### Task instructions:
Please write out the material that follows, exactly as it stands.

### Data provided:
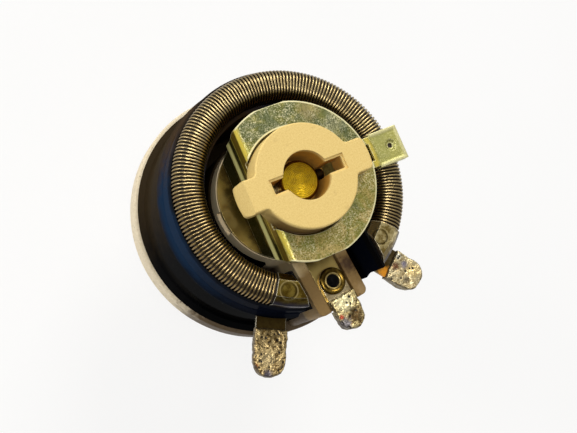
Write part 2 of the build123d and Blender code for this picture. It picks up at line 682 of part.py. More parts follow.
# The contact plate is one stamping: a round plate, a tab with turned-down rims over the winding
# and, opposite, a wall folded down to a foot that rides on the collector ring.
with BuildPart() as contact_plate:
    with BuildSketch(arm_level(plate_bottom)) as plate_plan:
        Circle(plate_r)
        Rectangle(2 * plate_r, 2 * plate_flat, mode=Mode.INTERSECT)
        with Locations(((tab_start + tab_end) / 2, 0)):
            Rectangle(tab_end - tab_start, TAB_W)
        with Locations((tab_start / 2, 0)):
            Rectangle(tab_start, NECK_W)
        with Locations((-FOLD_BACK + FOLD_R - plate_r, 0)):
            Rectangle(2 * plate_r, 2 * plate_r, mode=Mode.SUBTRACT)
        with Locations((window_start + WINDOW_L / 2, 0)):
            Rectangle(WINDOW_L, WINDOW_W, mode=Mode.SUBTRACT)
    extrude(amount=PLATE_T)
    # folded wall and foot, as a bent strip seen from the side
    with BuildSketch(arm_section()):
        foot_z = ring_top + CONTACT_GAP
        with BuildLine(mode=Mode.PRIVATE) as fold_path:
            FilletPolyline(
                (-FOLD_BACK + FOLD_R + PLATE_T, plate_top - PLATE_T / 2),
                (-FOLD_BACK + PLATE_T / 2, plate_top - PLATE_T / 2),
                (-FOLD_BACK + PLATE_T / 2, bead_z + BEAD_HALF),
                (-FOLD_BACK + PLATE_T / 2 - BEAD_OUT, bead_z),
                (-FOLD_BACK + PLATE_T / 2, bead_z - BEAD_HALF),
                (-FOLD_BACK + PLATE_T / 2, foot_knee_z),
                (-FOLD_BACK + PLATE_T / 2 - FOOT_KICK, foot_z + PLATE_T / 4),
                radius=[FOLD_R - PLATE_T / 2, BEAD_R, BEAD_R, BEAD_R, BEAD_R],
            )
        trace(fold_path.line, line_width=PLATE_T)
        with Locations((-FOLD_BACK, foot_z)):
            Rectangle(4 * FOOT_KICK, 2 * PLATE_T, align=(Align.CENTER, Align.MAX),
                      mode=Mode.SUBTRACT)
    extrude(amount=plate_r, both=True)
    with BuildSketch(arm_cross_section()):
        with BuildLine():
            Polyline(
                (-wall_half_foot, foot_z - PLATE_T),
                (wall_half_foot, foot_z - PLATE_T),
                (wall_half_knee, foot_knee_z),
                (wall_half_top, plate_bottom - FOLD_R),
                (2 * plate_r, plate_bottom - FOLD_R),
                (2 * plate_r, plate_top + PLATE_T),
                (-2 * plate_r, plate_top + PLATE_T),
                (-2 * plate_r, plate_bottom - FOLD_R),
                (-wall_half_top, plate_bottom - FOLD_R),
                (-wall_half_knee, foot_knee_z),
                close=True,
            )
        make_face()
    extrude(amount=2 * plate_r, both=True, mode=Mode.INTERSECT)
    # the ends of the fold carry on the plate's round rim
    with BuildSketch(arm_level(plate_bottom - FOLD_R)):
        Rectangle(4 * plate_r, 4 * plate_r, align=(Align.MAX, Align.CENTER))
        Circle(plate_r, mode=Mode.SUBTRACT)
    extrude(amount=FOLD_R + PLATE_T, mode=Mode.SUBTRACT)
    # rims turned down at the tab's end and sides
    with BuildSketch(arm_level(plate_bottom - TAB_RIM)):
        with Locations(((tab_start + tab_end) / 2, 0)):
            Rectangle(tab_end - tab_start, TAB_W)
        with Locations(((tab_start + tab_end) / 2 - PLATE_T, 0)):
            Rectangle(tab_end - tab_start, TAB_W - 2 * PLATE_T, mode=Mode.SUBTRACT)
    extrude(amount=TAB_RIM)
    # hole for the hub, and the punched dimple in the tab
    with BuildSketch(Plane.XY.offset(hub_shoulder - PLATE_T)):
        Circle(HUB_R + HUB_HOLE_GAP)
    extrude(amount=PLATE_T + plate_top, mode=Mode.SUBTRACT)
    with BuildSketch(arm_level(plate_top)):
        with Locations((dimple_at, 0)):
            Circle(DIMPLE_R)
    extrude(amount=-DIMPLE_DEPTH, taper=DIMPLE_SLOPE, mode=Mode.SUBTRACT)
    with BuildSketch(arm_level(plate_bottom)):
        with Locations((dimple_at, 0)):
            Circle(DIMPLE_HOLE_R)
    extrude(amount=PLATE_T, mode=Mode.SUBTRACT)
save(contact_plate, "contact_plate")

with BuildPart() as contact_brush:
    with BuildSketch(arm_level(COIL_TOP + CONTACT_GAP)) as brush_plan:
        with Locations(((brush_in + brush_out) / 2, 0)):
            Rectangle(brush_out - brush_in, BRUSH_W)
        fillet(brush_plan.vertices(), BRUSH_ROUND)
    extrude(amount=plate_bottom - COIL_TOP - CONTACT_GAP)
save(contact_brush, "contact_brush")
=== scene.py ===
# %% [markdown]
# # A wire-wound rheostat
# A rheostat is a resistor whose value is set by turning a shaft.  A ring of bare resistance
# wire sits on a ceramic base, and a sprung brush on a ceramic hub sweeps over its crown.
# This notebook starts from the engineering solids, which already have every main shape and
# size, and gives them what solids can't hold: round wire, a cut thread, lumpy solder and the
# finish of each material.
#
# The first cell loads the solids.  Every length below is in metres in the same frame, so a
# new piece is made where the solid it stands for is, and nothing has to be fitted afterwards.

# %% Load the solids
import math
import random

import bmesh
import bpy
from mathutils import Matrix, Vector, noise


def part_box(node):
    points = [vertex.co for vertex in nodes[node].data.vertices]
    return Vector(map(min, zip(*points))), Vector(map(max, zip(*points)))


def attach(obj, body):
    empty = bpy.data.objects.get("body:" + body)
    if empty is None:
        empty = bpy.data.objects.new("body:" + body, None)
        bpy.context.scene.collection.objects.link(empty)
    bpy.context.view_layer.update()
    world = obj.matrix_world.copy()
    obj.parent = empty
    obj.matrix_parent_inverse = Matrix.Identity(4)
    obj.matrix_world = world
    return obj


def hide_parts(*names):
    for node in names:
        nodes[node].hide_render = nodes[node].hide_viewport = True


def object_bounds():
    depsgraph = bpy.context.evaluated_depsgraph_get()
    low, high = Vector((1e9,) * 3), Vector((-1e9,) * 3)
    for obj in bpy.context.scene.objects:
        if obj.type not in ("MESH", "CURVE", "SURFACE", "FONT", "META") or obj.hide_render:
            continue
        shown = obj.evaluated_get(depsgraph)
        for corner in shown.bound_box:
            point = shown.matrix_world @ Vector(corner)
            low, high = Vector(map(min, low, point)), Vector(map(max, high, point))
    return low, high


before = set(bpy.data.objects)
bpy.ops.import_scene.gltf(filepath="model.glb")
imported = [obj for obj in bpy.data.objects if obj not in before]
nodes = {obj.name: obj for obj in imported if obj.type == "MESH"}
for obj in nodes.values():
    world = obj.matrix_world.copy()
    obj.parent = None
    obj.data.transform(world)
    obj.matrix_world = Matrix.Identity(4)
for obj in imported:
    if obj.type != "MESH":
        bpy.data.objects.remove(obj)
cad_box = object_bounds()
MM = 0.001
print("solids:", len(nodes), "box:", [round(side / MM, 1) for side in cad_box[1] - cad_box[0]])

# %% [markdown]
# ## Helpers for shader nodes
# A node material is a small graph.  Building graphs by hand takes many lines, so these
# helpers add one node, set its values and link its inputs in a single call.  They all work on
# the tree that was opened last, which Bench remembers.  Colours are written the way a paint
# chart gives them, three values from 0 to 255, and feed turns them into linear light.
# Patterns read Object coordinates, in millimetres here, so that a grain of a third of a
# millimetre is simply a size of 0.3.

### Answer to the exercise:
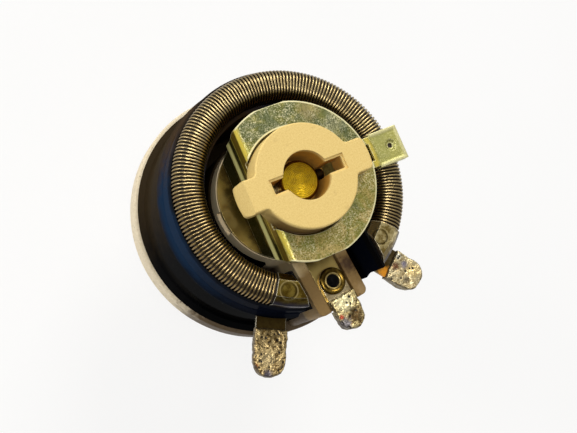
Write part 2 of the build123d and Blender code for this picture. It picks up at line 682 of part.py. More parts follow.
# The contact plate is one stamping: a round plate, a tab with turned-down rims over the winding
# and, opposite, a wall folded down to a foot that rides on the collector ring.
with BuildPart() as contact_plate:
    with BuildSketch(arm_level(plate_bottom)) as plate_plan:
        Circle(plate_r)
        Rectangle(2 * plate_r, 2 * plate_flat, mode=Mode.INTERSECT)
        with Locations(((tab_start + tab_end) / 2, 0)):
            Rectangle(tab_end - tab_start, TAB_W)
        with Locations((tab_start / 2, 0)):
            Rectangle(tab_start, NECK_W)
        with Locations((-FOLD_BACK + FOLD_R - plate_r, 0)):
            Rectangle(2 * plate_r, 2 * plate_r, mode=Mode.SUBTRACT)
        with Locations((window_start + WINDOW_L / 2, 0)):
            Rectangle(WINDOW_L, WINDOW_W, mode=Mode.SUBTRACT)
    extrude(amount=PLATE_T)
    # folded wall and foot, as a bent strip seen from the side
    with BuildSketch(arm_section()):
        foot_z = ring_top + CONTACT_GAP
        with BuildLine(mode=Mode.PRIVATE) as fold_path:
            FilletPolyline(
                (-FOLD_BACK + FOLD_R + PLATE_T, plate_top - PLATE_T / 2),
                (-FOLD_BACK + PLATE_T / 2, plate_top - PLATE_T / 2),
                (-FOLD_BACK + PLATE_T / 2, bead_z + BEAD_HALF),
                (-FOLD_BACK + PLATE_T / 2 - BEAD_OUT, bead_z),
                (-FOLD_BACK + PLATE_T / 2, bead_z - BEAD_HALF),
                (-FOLD_BACK + PLATE_T / 2, foot_knee_z),
                (-FOLD_BACK + PLATE_T / 2 - FOOT_KICK, foot_z + PLATE_T / 4),
                radius=[FOLD_R - PLATE_T / 2, BEAD_R, BEAD_R, BEAD_R, BEAD_R],
            )
        trace(fold_path.line, line_width=PLATE_T)
        with Locations((-FOLD_BACK, foot_z)):
            Rectangle(4 * FOOT_KICK, 2 * PLATE_T, align=(Align.CENTER, Align.MAX),
                      mode=Mode.SUBTRACT)
    extrude(amount=plate_r, both=True)
    with BuildSketch(arm_cross_section()):
        with BuildLine():
            Polyline(
                (-wall_half_foot, foot_z - PLATE_T),
                (wall_half_foot, foot_z - PLATE_T),
                (wall_half_knee, foot_knee_z),
                (wall_half_top, plate_bottom - FOLD_R),
                (2 * plate_r, plate_bottom - FOLD_R),
                (2 * plate_r, plate_top + PLATE_T),
                (-2 * plate_r, plate_top + PLATE_T),
                (-2 * plate_r, plate_bottom - FOLD_R),
                (-wall_half_top, plate_bottom - FOLD_R),
                (-wall_half_knee, foot_knee_z),
                close=True,
            )
        make_face()
    extrude(amount=2 * plate_r, both=True, mode=Mode.INTERSECT)
    # the ends of the fold carry on the plate's round rim
    with BuildSketch(arm_level(plate_bottom - FOLD_R)):
        Rectangle(4 * plate_r, 4 * plate_r, align=(Align.MAX, Align.CENTER))
        Circle(plate_r, mode=Mode.SUBTRACT)
    extrude(amount=FOLD_R + PLATE_T, mode=Mode.SUBTRACT)
    # rims turned down at the tab's end and sides
    with BuildSketch(arm_level(plate_bottom - TAB_RIM)):
        with Locations(((tab_start + tab_end) / 2, 0)):
            Rectangle(tab_end - tab_start, TAB_W)
        with Locations(((tab_start + tab_end) / 2 - PLATE_T, 0)):
            Rectangle(tab_end - tab_start, TAB_W - 2 * PLATE_T, mode=Mode.SUBTRACT)
    extrude(amount=TAB_RIM)
    # hole for the hub, and the punched dimple in the tab
    with BuildSketch(Plane.XY.offset(hub_shoulder - PLATE_T)):
        Circle(HUB_R + HUB_HOLE_GAP)
    extrude(amount=PLATE_T + plate_top, mode=Mode.SUBTRACT)
    with BuildSketch(arm_level(plate_top)):
        with Locations((dimple_at, 0)):
            Circle(DIMPLE_R)
    extrude(amount=-DIMPLE_DEPTH, taper=DIMPLE_SLOPE, mode=Mode.SUBTRACT)
    with BuildSketch(arm_level(plate_bottom)):
        with Locations((dimple_at, 0)):
            Circle(DIMPLE_HOLE_R)
    extrude(amount=PLATE_T, mode=Mode.SUBTRACT)
save(contact_plate, "contact_plate")

with BuildPart() as contact_brush:
    with BuildSketch(arm_level(COIL_TOP + CONTACT_GAP)) as brush_plan:
        with Locations(((brush_in + brush_out) / 2, 0)):
            Rectangle(brush_out - brush_in, BRUSH_W)
        fillet(brush_plan.vertices(), BRUSH_ROUND)
    extrude(amount=plate_bottom - COIL_TOP - CONTACT_GAP)
save(contact_brush, "contact_brush")
=== scene.py ===
# %% [markdown]
# # A wire-wound rheostat
# A rheostat is a resistor whose value is set by turning a shaft.  A ring of bare resistance
# wire sits on a ceramic base, and a sprung brush on a ceramic hub sweeps over its crown.
# This notebook starts from the engineering solids, which already have every main shape and
# size, and gives them what solids can't hold: round wire, a cut thread, lumpy solder and the
# finish of each material.
#
# The first cell loads the solids.  Every length below is in metres in the same frame, so a
# new piece is made where the solid it stands for is, and nothing has to be fitted afterwards.

# %% Load the solids
import math
import random

import bmesh
import bpy
from mathutils import Matrix, Vector, noise


def part_box(node):
    points = [vertex.co for vertex in nodes[node].data.vertices]
    return Vector(map(min, zip(*points))), Vector(map(max, zip(*points)))


def attach(obj, body):
    empty = bpy.data.objects.get("body:" + body)
    if empty is None:
        empty = bpy.data.objects.new("body:" + body, None)
        bpy.context.scene.collection.objects.link(empty)
    bpy.context.view_layer.update()
    world = obj.matrix_world.copy()
    obj.parent = empty
    obj.matrix_parent_inverse = Matrix.Identity(4)
    obj.matrix_world = world
    return obj


def hide_parts(*names):
    for node in names:
        nodes[node].hide_render = nodes[node].hide_viewport = True


def object_bounds():
    depsgraph = bpy.context.evaluated_depsgraph_get()
    low, high = Vector((1e9,) * 3), Vector((-1e9,) * 3)
    for obj in bpy.context.scene.objects:
        if obj.type not in ("MESH", "CURVE", "SURFACE", "FONT", "META") or obj.hide_render:
            continue
        shown = obj.evaluated_get(depsgraph)
        for corner in shown.bound_box:
            point = shown.matrix_world @ Vector(corner)
            low, high = Vector(map(min, low, point)), Vector(map(max, high, point))
    return low, high


before = set(bpy.data.objects)
bpy.ops.import_scene.gltf(filepath="model.glb")
imported = [obj for obj in bpy.data.objects if obj not in before]
nodes = {obj.name: obj for obj in imported if obj.type == "MESH"}
for obj in nodes.values():
    world = obj.matrix_world.copy()
    obj.parent = None
    obj.data.transform(world)
    obj.matrix_world = Matrix.Identity(4)
for obj in imported:
    if obj.type != "MESH":
        bpy.data.objects.remove(obj)
cad_box = object_bounds()
MM = 0.001
print("solids:", len(nodes), "box:", [round(side / MM, 1) for side in cad_box[1] - cad_box[0]])

# %% [markdown]
# ## Helpers for shader nodes
# A node material is a small graph.  Building graphs by hand takes many lines, so these
# helpers add one node, set its values and link its inputs in a single call.  They all work on
# the tree that was opened last, which Bench remembers.  Colours are written the way a paint
# chart gives them, three values from 0 to 255, and feed turns them into linear light.
# Patterns read Object coordinates, in millimetres here, so that a grain of a third of a
# millimetre is simply a size of 0.3.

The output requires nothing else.